I should mention that at this point a situation was developing. Namely, during my last days in Puerto Viejo, my shortboard had developed a terminal crack, width-wise across the top. Such a tear across the middle of a board may technically be repaired, but the board will forevermore lack structural integrity and the perfectly contoured surface necessary to glide gracefully across the water, and when it comes to grace, I cannot afford any disadvantage. I'd not-so-secretly secretly hoped to snap this board in half my last day riding in the Caribbean, as it would have been easier to travel to the Pacific side with a lighter board bag. Alas, it held up, and I turned my attention to breaking it in Jacó.

See, Jacó is a lot of things, but it's not an expensive place to buy a board, and so while there I perused the many surf shops and tried my damnedest to break the old gal, to no avail. Rather than ditch the still-functional board, which had given so much and asked so little, I determined I would rather spend my money in a less reprehensible economy further down the coast, perhaps Dominical. Regardless, I was excited at the prospect at getting a new board, preferably something a little longer, narrower and faster. I had already written off my little South Coaster.

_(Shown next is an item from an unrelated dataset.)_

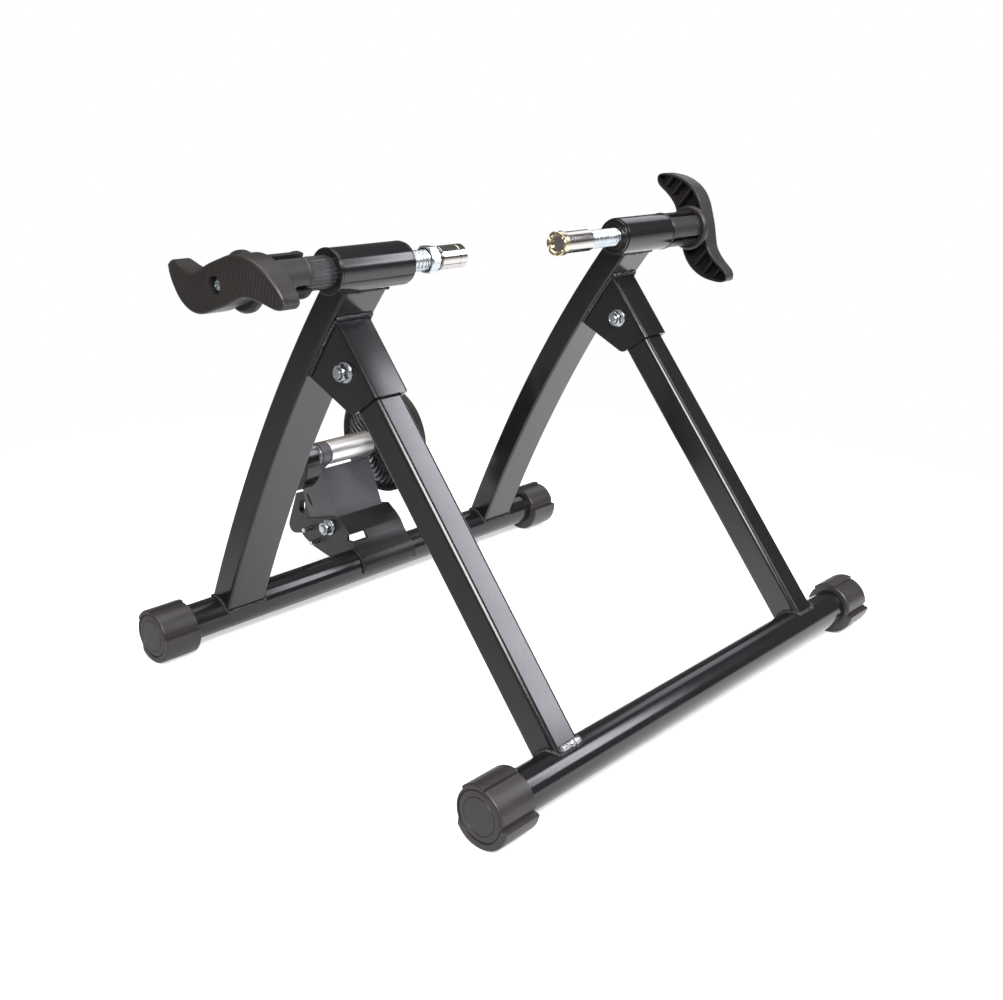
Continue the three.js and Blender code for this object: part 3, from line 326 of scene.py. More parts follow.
def tube(low, high, outer, inner):
    """The profile of a plain tube between two X places."""
    return [(low, outer), (high, outer), (high, inner), (low, inner)]


# Satin black with a slight orange peel, which breaks up the softboxes' edges.
powder_coat = finish("satin black powder coat", "121214", "1a1a1d", 0.0, 0.14, 0.19, 0.0022, 0.012)

tube_radius = 0.017
for name, body in (("rear_base_tube", "base"), ("front_base_tube", "front_frame")):
    wall = tube(*ends(name), tube_radius, tube_radius - 0.0015)
    shell = turned(softened(wall, 0.0004, ring=True), middle(name), ring=True)
    piece(name + ".steel", [shell], powder_coat, "powder_coat", body, name)

# End caps.
# Moulded rubber feet pushed on the tubes. Their rims step between three radii, so that a turned
# cap levels the stand, and a ring is pressed into each end face.


def cap_rim(turn):
    """The rim's radius by the angle from the back, for a cap turned by some degrees."""
    plain, groove, low_step, high_step = 0.0225, 0.0215, 0.0245, 0.026
    steps = (
        (6, plain), (78.5, plain), (79, groove), (80.5, groove),
        (81, low_step), (135, low_step), (135.5, groove), (137, groove),
        (137.5, plain), (205, plain), (216, high_step), (346, high_step),
        (352.5, 0.0262), (353, 0.0262), (354, 0.0212), (363, 0.0212),
        (364, plain), (366, plain),
    )  # fmt: skip

    def radius(angle):
        # The steps count from the front, the turned body's angles from the back.
        up_from_front = (180 - degrees(angle) + turn - 6) % 360 + 6
        for (start, low), (end, high) in zip(steps, steps[1:]):
            if start <= up_from_front <= end:
                return low + (high - low) * (up_from_front - start) / (end - start)
        return plain

    return radius


def less(radius, amount):
    """A radius by angle, drawn in by an amount."""
    return lambda angle: radius(angle) - amount


def profile(start, out, *corners):
    """A profile of (depth, radius) corners, from a start along X in the direction given."""
    return [(start + out * depth, radius) for depth, radius in corners]


# Dull black rubber with a fine matt grain and paler bloom.
rubber = finish("black rubber", "222021", "322f30", 0.0, 0.3, 0.44, 0.0009, 0.2)

tube_height = 0.026
cap_edge = 0.0016
for end in ("rear", "front"):
    for side, out in (("left", -1), ("right", 1)):
        name = f"{end}_{side}_cap"
        mouth, face = ends(name, out)
        # The rear caps sit one facet further round.
        rim = cap_rim(-15 if end == "rear" else 0)
        rows = profile(
            mouth,
            out,
            (0.012, tube_radius + 0.0002),
            (0, tube_radius + 0.0002),
            (0, tube_radius + 0.002),
            (0.0004, less(rim, 0.0009)),
            (0.0012, rim),
        )
        for k in range(6):
            bend = pi / 2 * k / 5
            drawn_in = less(rim, cap_edge * (1 - cos(bend)))
            rows.append((face - out * cap_edge * (1 - sin(bend)), drawn_in))
        # The pressed ring, from its outside in.
        rows += softened(
            profile(
                face,
                -out,
                (0, 0.0206),
                (0.0013, 0.0203),
                (0.0013, 0.0197),
                (0.0005, 0.0194),
                (0.0002, 0.0152),
                (0.0007, 0.015),
                (0.0007, 0.0145),
                (0.0001, 0.0143),
                (0, 0.006),
            ),
            0.0003,
        )
        rows.append((face, 0))
        centre = (middle(f"{end}_base_tube")[0], tube_height)
        body = f"{end}_{side}_foot"
        piece(name + ".rubber", [turned(rows, centre, 240)], rubber, "rubber", body, name, sharp=28)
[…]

So, imagine my surprise when we arrived at Manual Antonio's Playa Espadilla and that little board gave me some quick action on waves that startled me with their speed and strength. The beach is a long stretch of soft sand set against dense, muddy forest growth and peppered with lodges and quasi-resorts, some built into the hillside; definitely a welcome change from the somewhat trashed, rocky coastline of Jaco. Normally, the waves are good for swimmers and beginnin surfers, but at the time we went out they were picking up what proved to be a strong several days' worth of soutern swell that slammed the Pacific coast, giving Roy many a reason to swear like a sailor. To Roy's credit, he didn't give up, and after a brief interlude resting on the beach, he came back out into the rough waters with me to attempt some more rides. Of course, I tried to convince him that this ocean was easy-going and not at all dangerous, so he would persevere and grow to love this hobby that has me so obsessed, but he saw through my ruse just in time to get out before a series of bruisers came rolling through. I knew I could survive the spin cycle, but thought for sure my little board was toast. But like me, scarred and with a crooked nose (some minor repair work in puerto viejo--too long a story to get into here), she held tight, and survived to ride again.

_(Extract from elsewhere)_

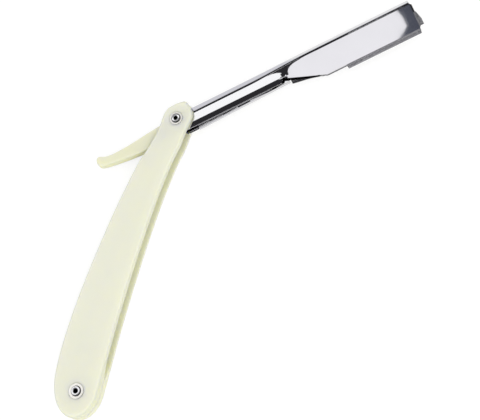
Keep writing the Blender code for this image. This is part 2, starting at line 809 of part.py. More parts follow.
def make_peg(name, centre, parent, material):
    """Stud riveted through the leaf; the blade's notch seats on it."""
    near = -LEAF_SHEET / 2 - LEAF_GAP
    foot = near - PEG_STAND
    top = BLADE_BOTTOM + BLADE_THICKNESS + PEG_STAND
    head = PEG_RADIUS + PEG_HEAD_OVERHANG
    profile = (
        (0.0, foot),
        (head, foot),
        (head, near),
        (PEG_RADIUS, near),
        (PEG_RADIUS, top - PEG_STAND),
        (PEG_RADIUS - PEG_STAND, top),
        (0.0, top),
    )
    return make_object(name, turned(profile, centre=centre), parent, material)


def blade_top_edge():
    """Upper edge of the half blade, right to left, with a round notch over each peg."""
    points = []
    notch_radius = PEG_RADIUS + HOLE_CLEARANCE
    steps = ROUND_SIDES // 2
    for centre in reversed(peg_centres()):
        for step in range(steps + 1):
            turn = -math.pi * step / steps
            points.append(
                (
                    centre[0] + notch_radius * math.cos(turn),
                    BLADE_TOP_HEIGHT + notch_radius * math.sin(turn),
                )
            )
    return points


def make_blade(parent, material):
    """Half double-edge blade: ears past both ends of the edge, and a ground bevel."""
    left, right = BLADE_START, BLADE_END
    slant = BLADE_END_SETBACK
    bevel_line = BLADE_EDGE_HEIGHT + BLADE_BEVEL
    slant_end = BLADE_TOP_HEIGHT - BLADE_EAR_SLANT_DEPTH
    outline = [
        (right + BLADE_EAR_LENGTH, slant_end),
        (right + BLADE_EAR_LENGTH - BLADE_EAR_SLANT, BLADE_TOP_HEIGHT),
    ]
    outline += blade_top_edge()
    outline += [
        (left - BLADE_EAR_LENGTH + BLADE_EAR_SLANT, BLADE_TOP_HEIGHT),
        (left - BLADE_EAR_LENGTH, slant_end),
        (left - BLADE_EAR_LENGTH, BLADE_EAR_HEIGHT),
        (left - slant, BLADE_EAR_HEIGHT),
        (left - slant / 3, bevel_line),
        (right + slant / 3, bevel_line),
        (right + slant, BLADE_EAR_HEIGHT),
        (right + BLADE_EAR_LENGTH, BLADE_EAR_HEIGHT),
    ]
    bm = bmesh.new()
    low, high = BLADE_BOTTOM, BLADE_BOTTOM + BLADE_THICKNESS
    faces = [[bm.verts.new((x, y, z)) for x, y in outline] for z in (low, high)]
    bevel_left = len(outline) - 4
    bevel_right = bevel_left + 1
    middle = (low + high) / 2
    keen = BLADE_THICKNESS / 10
    edge = []
    for z in (middle - keen, middle + keen):
        edge.append([bm.verts.new((x, BLADE_EDGE_HEIGHT, z)) for x in (left, right)])
    bm.faces.new(faces[0])
    bm.faces.new(reversed(faces[1]))
    for index in range(len(outline)):
        following = (index + 1) % len(outline)
        if index != bevel_left:
            corners = (faces[0][index], faces[0][following])
            bm.faces.new(corners + (faces[1][following], faces[1][index]))
    for layer in (0, 1):
        start, end = faces[layer][bevel_left], faces[layer][bevel_right]
        bm.faces.new((start, end, edge[layer][1], edge[layer][0]))
    for index, end in ((bevel_left, 0), (bevel_right, 1)):
        bm.faces.new((faces[0][index], edge[0][end], edge[1][end], faces[1][index]))
    bm.faces.new((edge[0][0], edge[0][1], edge[1][1], edge[1][0]))
    return make_object("blade", bm, parent, material)


def main():
    clear_scene()
    cream = make_material("cream_plastic", (0.80, 0.81, 0.66), 0.3, 0.0)
    chrome = make_material("polished_chrome", (0.85, 0.85, 0.88), 0.08, 1.0)
    steel = make_material("blade_steel", (0.55, 0.55, 0.57), 0.2, 1.0)
    handle = make_empty("handle_pivot")
    arm = make_empty("arm_pivot", ARM_ANGLE)
    carrier = make_empty("carrier_pivot", ARM_ANGLE)
    slot = slot_cutter(handle)
    make_scale("front_scale", 1, slot, handle, cream)
    make_scale("back_scale", -1, slot, handle, cream)
    bores = (PIVOT_BORE_RADIUS, END_BORE_RADIUS)
    for end, place, bore_radius in zip(("pivot", "end"), rivet_places(), bores):
        centre, shaft_radius, collar_radius = place
        make_rivet(end + "_rivet", centre, shaft_radius, bore_radius, handle, chrome)
        make_collar(end + "_collar", centre, shaft_radius, collar_radius, handle, chrome)
    make_washer("pivot_washer_front", 1, handle, chrome)
    make_washer("pivot_washer_back", -1, handle, chrome)
    make_sheath(arm, chrome)
    make_tang(arm, cream)
    make_tang_pin(arm, chrome)
    make_carrier(carrier, chrome)
    for name, centre in zip(("blade_peg_inner", "blade_peg_outer"), peg_centres()):
        make_peg(name, centre, carrier, chrome)
    make_blade(carrier, steel)


main()
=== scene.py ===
"""Looks of the straight razor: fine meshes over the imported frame, materials, stage and camera.

Lengths are in metres in the frame's own axes. The arm's pieces are drawn along the arm, from
the pivot towards the tip, with the spine up, and are then turned into place.
"""

import json
import math

import bmesh
import bpy
from mathutils import Matrix, Vector


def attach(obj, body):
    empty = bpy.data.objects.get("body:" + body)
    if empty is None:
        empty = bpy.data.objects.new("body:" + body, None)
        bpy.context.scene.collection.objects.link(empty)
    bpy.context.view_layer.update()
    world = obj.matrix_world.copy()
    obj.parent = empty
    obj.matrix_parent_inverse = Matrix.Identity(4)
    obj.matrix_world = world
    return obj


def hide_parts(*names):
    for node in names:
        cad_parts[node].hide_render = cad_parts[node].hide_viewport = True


MM = 0.001

# Handle
SCALE_WALL = 2.0 * MM
SLOT_WIDTH = 5.6 * MM
SCALE_EDGE_ROUND = 1.4 * MM
FACE_MARGIN = 0.25 * MM
PAD_GAP = 0.3 * MM
PAD_RAMP = 12.0 * MM
END_RIVET_SETBACK = 17.6 * MM
SWING_CLEARANCE = 0.5 * MM
OUTLINE_UNIT = 1.0 * MM

# Outline points in outline units: the head's are measured from the pivot, the tail's from the end
# rivet, and an edge point is a share of the way between the rivets with its place across
HEAD_OUTLINE = (
    (6.75, -5.0),
    (7.2, 0.0),
    (7.2, 3.7),
    (5.1, 6.7),
    (2.7, 8.7),
    (1.0, 9.3),
    (-0.8, 8.6),
    (-3.3, 6.9),
    (-6.0, 4.1),
    (-7.0, 1.6),
    (-7.2, -1.2),
    (-7.3, -8.0),
)
TAIL_OUTLINE = (
    (-14.0, 6.4),
    (-12.0, -1.1),
    (-9.0, -6.8),
    (-5.0, -10.6),
    (0.2, -12.5),
    (5.0, -11.0),
    (8.6, -6.8),
    (10.2, -0.8),
    (9.7, 7.4),
)
CONVEX_EDGE = (
    (0.127, -8.9),
    (0.189, -11.1),
    (0.277, -12.7),
    (0.393, -14.3),
    (0.546, -15.6),
    (0.706, -16.2),
    (0.852, -15.6),
)
HOLLOW_EDGE = (
    (0.844, 8.4),
    (0.735, 7.1),
    (0.582, 5.8),
    (0.437, 5.0),
    (0.291, 4.7),
    (0.160, 5.4),
    (0.087, 6.6),
)
OUTLINE_STEPS = 12
ROUND_STEPS = 8
RAMP_STEPS = 20
SLOT_SIDES = 540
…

Roy and I, on the other hand, were plenty sore from several days of travel and surf, so when we strolled along the extraordinary beach to find a series of massage tables set up at 25 bucks a pop, we were glad to lie down and enjoy the sunset while strong French thumbs kneaded the knots away. Had we to do it over, we definitely would spend more than a day in the heaven known for reasons beyond me as Manuel Antonio. But renowned "surf ghetto" Dominical awaited to the south, and so with testimonials of "gnarly surf" and "laid back atmosphere" dancing around my brain, we got up early the next morning and set out for the bus terminal at Quepos, rejuvenated, in love again with the green idea of Costa Rica, and ready for adventure in what would prove successively more and more remote locales.

Monday, December 25, 2006

Bustle, Hustle, Jaco and Ping Pong

It's been awhile since I posted, due mostly to the fact that I have been going nonstop for the past ten days. After Puerto Viejo, I met old buddy Roy Dank at a San Jose bus station, where a taxi driver offered us a cheap two hour ride to Jaco. Rather than wait two hours for the next bus, we accepted. The driver turned out to be somewhat of a card, delivering impressions of all his central american neighbors. Of course, we were not aware that Nicaraguans talk *como este*, that Panamanians speak quickly >como este>, or that guatamalans generally mumble, but his enthusiasm was hilarious enough to make the ride short as well as scenic.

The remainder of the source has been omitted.